Write out exactly the lines between the line containing "doc.recompute()" and the line containing "before = set(bpy.data.objects)", including both of those lines, and nothing more.
::::::
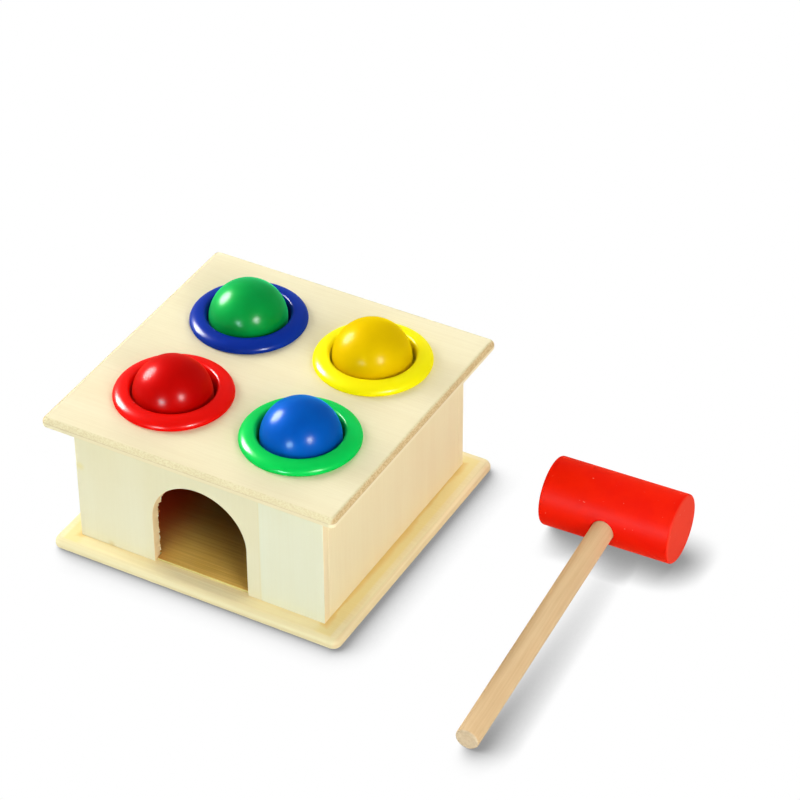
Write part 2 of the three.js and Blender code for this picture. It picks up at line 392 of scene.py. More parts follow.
def doorway_wall(finish):
    low, high = corners("front_wall")
    half = DOOR_WIDTH / 2
    spring = low.z + DOOR_SPRING
    bm = bmesh.new()
    first = bm.verts.new((-half, low.y, spring))
    bmesh.ops.spin(
        bm, geom=[first], axis=(0, 1, 0), cent=(0, low.y, spring), angle=math.pi, steps=DOOR_STEPS
    )
    left, right = sorted((v for v in bm.verts if len(v.link_edges) == 1), key=lambda v: v.co.x)
    path = [
        (-half, low.z),
        (low.x, low.z),
        (low.x, high.z),
        (high.x, high.z),
        (high.x, low.z),
        (half, low.z),
    ]
    chain = [left, *[bm.verts.new((x, low.y, z)) for x, z in path], right]
    sides = [bm.edges.new(pair) for pair in zip(chain, chain[1:])]
    bmesh.ops.subdivide_edges(bm, edges=[sides[0], sides[-1]], cuts=JAMB_CUTS)
    bmesh.ops.edgeloop_fill(bm, edges=bm.edges[:])
    thicken(bm, (0, high.y - low.y, 0))
    ease(bm, WALL_EASE)
    keep_flat(bm)
    tear(bm, low, high)
    return fit(finish_mesh("doorway_wall", bm), finish, "bench", "front_wall")


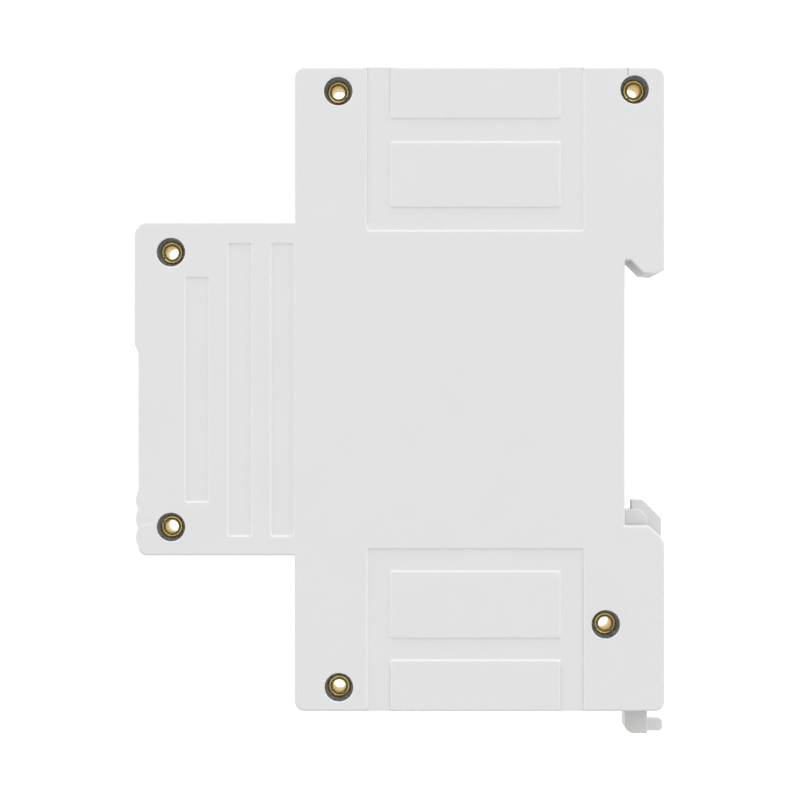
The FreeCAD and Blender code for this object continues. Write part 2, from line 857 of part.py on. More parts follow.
def power_parts():
    """Film capacitor, two cans, varistor, rectifier and three resistors."""
    film = block(
        ("film_left", "film_right"), ("film_front_y", "power_board_y"), ("film_low", "film_high")
    )
    node("x2_capacitor", film)
    span = ("can_front_y", "power_board_y")
    cans = [
        rod("y", (f"can_first_x + {step} * can_pitch", "can_z"), span, "can_radius")
        for step in range(2)
    ]
    node("electrolytic_capacitors", group(*cans))
    across = ("varistor_x", "varistor_x + varistor_thick")
    disc = rod("x", ("varistor_y", "varistor_z"), across, "varistor_radius")
    middle = "varistor_x + varistor_thick / 2"
    legs = [
        rod("y", (middle, z), ("varistor_y", "power_board_y"), "lead_radius")
        for z in around("varistor_z", "lead_offset")
    ]
    node("varistor", fuse(disc, *legs))
    bridge = block(
        around("bridge_x", "bridge_wide / 2"),
        ("power_board_y - bridge_thick", "power_board_y"),
        around("bridge_z", "bridge_wide / 2"),
    )
    node("bridge_rectifier", bridge)
    resistors = [
        rod(
            "x",
            ("resistor_y", f"resistor_first_z - {step} * resistor_pitch"),
            around("resistor_x", "resistor_long / 2"),
            "resistor_radius",
        )
        for step in range(3)
    ]
    node("resistors", group(*resistors))


def terminals():
    """Each terminal has a screw, the clamp that it lifts, and a bar to the power board."""
    bars = []
    for number, (x, z, end) in enumerate(TERMINALS, start=1):
        head = rod("y", (x, z), ("head_front_y", "head_back_y"), "head_radius")
        slot = block(
            around(x, "head_radius"),
            ("head_front_y - slot_deep", "head_front_y + slot_deep"),
            around(z, "slot_thick / 2"),
        )
        shank = rod("y", (x, z), ("head_back_y", "shank_end_y"), "shank_radius")
        node(f"terminal_screw_{number}", fuse(cut(head, slot), shank))

        deep = ("cage_front_y", "cage_back_y")
        cage = block(around(x, "cage_half"), deep, around(z, "cage_long / 2"))
        gap = block(
            around(x, "cage_half - cage_side"),
            ("cage_front_y + cage_nut", "cage_back_y - cage_floor"),
            around(z, "cage_long"),
        )
        hole = rod("y", (x, z), ("cage_front_y - wall", "cage_front_y + wall"), "nut_hole")
        node(f"clamp_cage_{number}", cut(cage, gap, hole))

        outer = f"{z} + {end} * bar_outer"
        inner = f"{z} - {end} * bar_inner"
        low, high = (inner, outer) if end > 0 else (outer, inner)
        across = around(x, "bar_half")
        face = block(across, ("bar_y", "bar_y + bar_thick"), (low, high))
        leg_span = (inner, f"{inner} + bar_thick")
        if end < 0:
            leg_span = (f"{inner} - bar_thick", inner)
        leg = block(across, ("bar_y", "power_board_y"), leg_span)
        bars.append(fuse(face, leg))
    node("contact_bars", group(*bars))


def din_clip():
    """The sliding foot: a slab in the housing's T-slot, with the sprung catch above it, a pocket
    for the spring and the pull tab below."""
    corners = [
        ("clip_front_y", "clip_top_z"),
        ("clip_front_y", "clip_low_z"),
        ("clip_back_y", "clip_low_z"),
        ("clip_back_y", "clip_top_z - clip_slope"),
        ("clip_back_y - clip_slope", "clip_top_z"),
    ]
    body = profile(corners, around("0", "clip_half"))
    rounded(body, "clip_round", corner(("clip_front_y", "clip_low_z")))
    inside = "clip_back_y - clip_slope / 2"
    catch = profile(
        [
            ("catch_front_y", "catch_top_z"),
            ("catch_front_y", "clip_top_z - clip_slope"),
            (inside, "clip_top_z - clip_slope"),
            (inside, "catch_low_z"),
            ("catch_back_y", "catch_low_z"),
            ("catch_back_y", "catch_top_z + catch_flat_y - catch_back_y"),
            ("catch_flat_y", "catch_top_z"),
        ],
        around("0", "catch_half"),
    )
    stub = profile(
        [
            (inside, "stub_low_z"),
            (inside, "stub_high_z"),
            ("stub_end_y", "stub_high_z"),
            ("stub_end_y", "stub_low_z"),
        ],
        around("0", "stub_half"),
    )
    rounded(stub, "stub_round", corner(("stub_end_y", "stub_high_z"), ("stub_end_y", "stub_low_z")))
    pocket = block(
        around("0", "pocket_half"), ("-clip_back_y", "back_y"), ("pocket_low", "pocket_high")
    )
    node("din_clip", cut(fuse(body, catch, stub), pocket))


def clip_spring():
    """A compression spring between the housing's peg and the top of the foot's pocket."""
    body = doc.addObject("PartDesign::Body", "Body")
    sketch = body.newObject("Sketcher::SketchObject", "Wire")
    plane = [part for part in body.Origin.OriginFeatures if part.Role == "XZ_Plane"]
    sketch.AttachmentSupport = [(plane[0], "")]
    sketch.MapMode = "FlatFace"
    start = FreeCAD.Vector(SIZES["spring_radius"], SIZES["wire_radius"], 0)
    sketch.addGeometry(Part.Circle(start, FreeCAD.Vector(0, 0, 1), SIZES["wire_radius"]))
    ties = (
        ("Radius", (0,), SIZES["wire_radius"], "wire_radius"),
        ("DistanceX", (-1, 1, 0, 3), SIZES["spring_radius"], "spring_radius"),
        ("DistanceY", (-1, 1, 0, 3), SIZES["wire_radius"], "wire_radius"),
    )
    for kind, parts, now, text in ties:
        number = sketch.addConstraint(Sketcher.Constraint(kind, *parts, now))
        sketch.setExpression(f"Constraints[{number}]", formula(text))
    helix = body.newObject("PartDesign::AdditiveHelix", "Coils")
    helix.Profile = sketch
    helix.ReferenceAxis = (sketch, ["V_Axis"])
    helix.Mode = 0
    helix.setExpression("Pitch", formula("spring_pitch"))
    helix.setExpression("Height", formula("pocket_high - peg_high - 2 * wire_radius"))
    place(body, "0", "spring_y", "peg_high")
    node("clip_spring", body)


shells()
side_rivets()
front_panel()
flap_cover()
display()
display_board()
buttons()
boards()
relay()
power_parts()
terminals()
din_clip()
clip_spring()

doc.recompute()
faults = [item.Label for item in doc.Objects if {"Invalid", "Error"} & set(item.State)]
faults += [item.Label for item in nodes if item.Shape.isNull() or not item.Shape.isValid()]
if faults:
    raise SystemExit("these objects failed: " + ", ".join(faults))
os.makedirs("parts", exist_ok=True)
for item in nodes:
    item.Shape.exportStep(f"parts/{item.Label}.step")
    print(item.Label, len(item.Shape.Solids), round(item.Shape.Volume, 2))
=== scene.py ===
import json
import math

import bmesh
import bpy
from mathutils import Matrix, Vector
from mathutils.bvhtree import BVHTree
from mathutils.kdtree import KDTree

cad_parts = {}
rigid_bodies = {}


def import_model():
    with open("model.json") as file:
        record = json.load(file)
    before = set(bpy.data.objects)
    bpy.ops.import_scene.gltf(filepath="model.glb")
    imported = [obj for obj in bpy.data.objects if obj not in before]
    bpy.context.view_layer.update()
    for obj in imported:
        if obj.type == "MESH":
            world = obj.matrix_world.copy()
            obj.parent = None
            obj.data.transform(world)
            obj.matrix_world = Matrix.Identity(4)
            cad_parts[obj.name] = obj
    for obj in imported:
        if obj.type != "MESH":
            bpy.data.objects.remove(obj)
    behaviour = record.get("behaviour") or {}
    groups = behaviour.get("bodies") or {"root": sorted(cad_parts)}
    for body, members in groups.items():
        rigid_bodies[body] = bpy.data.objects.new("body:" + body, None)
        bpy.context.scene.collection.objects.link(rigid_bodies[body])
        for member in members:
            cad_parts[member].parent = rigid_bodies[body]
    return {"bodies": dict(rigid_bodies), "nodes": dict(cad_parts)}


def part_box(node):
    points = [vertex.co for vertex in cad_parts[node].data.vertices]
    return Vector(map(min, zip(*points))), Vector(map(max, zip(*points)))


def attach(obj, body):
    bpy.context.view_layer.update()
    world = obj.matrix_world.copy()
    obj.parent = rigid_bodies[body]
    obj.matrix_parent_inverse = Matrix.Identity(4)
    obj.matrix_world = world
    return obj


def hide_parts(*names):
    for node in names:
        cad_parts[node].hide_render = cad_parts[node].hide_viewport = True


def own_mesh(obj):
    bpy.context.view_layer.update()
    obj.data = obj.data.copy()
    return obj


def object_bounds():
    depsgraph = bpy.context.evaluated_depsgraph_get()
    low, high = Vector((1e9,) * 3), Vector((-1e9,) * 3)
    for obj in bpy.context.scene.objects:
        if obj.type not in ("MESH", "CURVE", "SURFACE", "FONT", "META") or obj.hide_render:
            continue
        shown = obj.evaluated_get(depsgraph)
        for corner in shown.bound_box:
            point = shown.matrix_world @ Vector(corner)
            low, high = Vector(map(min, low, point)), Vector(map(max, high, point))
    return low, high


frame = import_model()
cad_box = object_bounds()
scene = bpy.context.scene
MM = 0.001


# ---- The table it is shown on -------------------------------------------------------------
# A round sheet of pale matt card, well below the timer, which hangs as it would on its rail.
# It only catches a soft shadow and throws a little light back up.

def colour(code):
    """An sRGB hex colour as linear red, green, blue and alpha."""
    parts = [int(code[spot:spot + 2], 16) / 255 for spot in (1, 3, 5)]
    linear = [part / 12.92 if part < 0.04045 else ((part + 0.055) / 1.055) ** 2.4 for part in parts]
    return (*linear, 1.0)


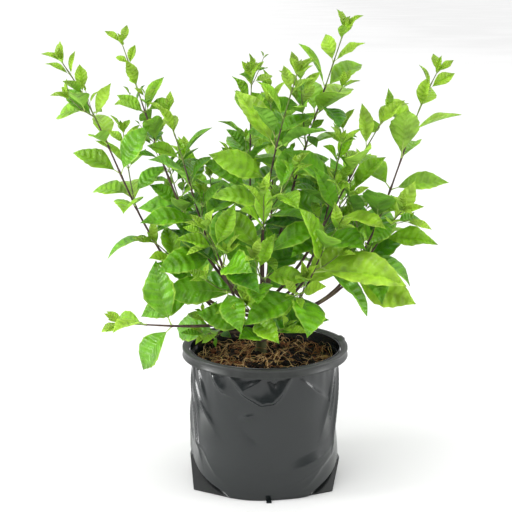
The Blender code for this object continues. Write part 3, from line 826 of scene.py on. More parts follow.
::::::
- Written answer -
doc.recompute()
faults = [item.Label for item in doc.Objects if {"Invalid", "Error"} & set(item.State)]
faults += [item.Label for item in nodes if item.Shape.isNull() or not item.Shape.isValid()]
if faults:
    raise SystemExit("these objects failed: " + ", ".join(faults))
os.makedirs("parts", exist_ok=True)
for item in nodes:
    item.Shape.exportStep(f"parts/{item.Label}.step")
    print(item.Label, len(item.Shape.Solids), round(item.Shape.Volume, 2))
=== scene.py ===
import json
import math

import bmesh
import bpy
from mathutils import Matrix, Vector
from mathutils.bvhtree import BVHTree
from mathutils.kdtree import KDTree

cad_parts = {}
rigid_bodies = {}


def import_model():
    with open("model.json") as file:
        record = json.load(file)
    before = set(bpy.data.objects)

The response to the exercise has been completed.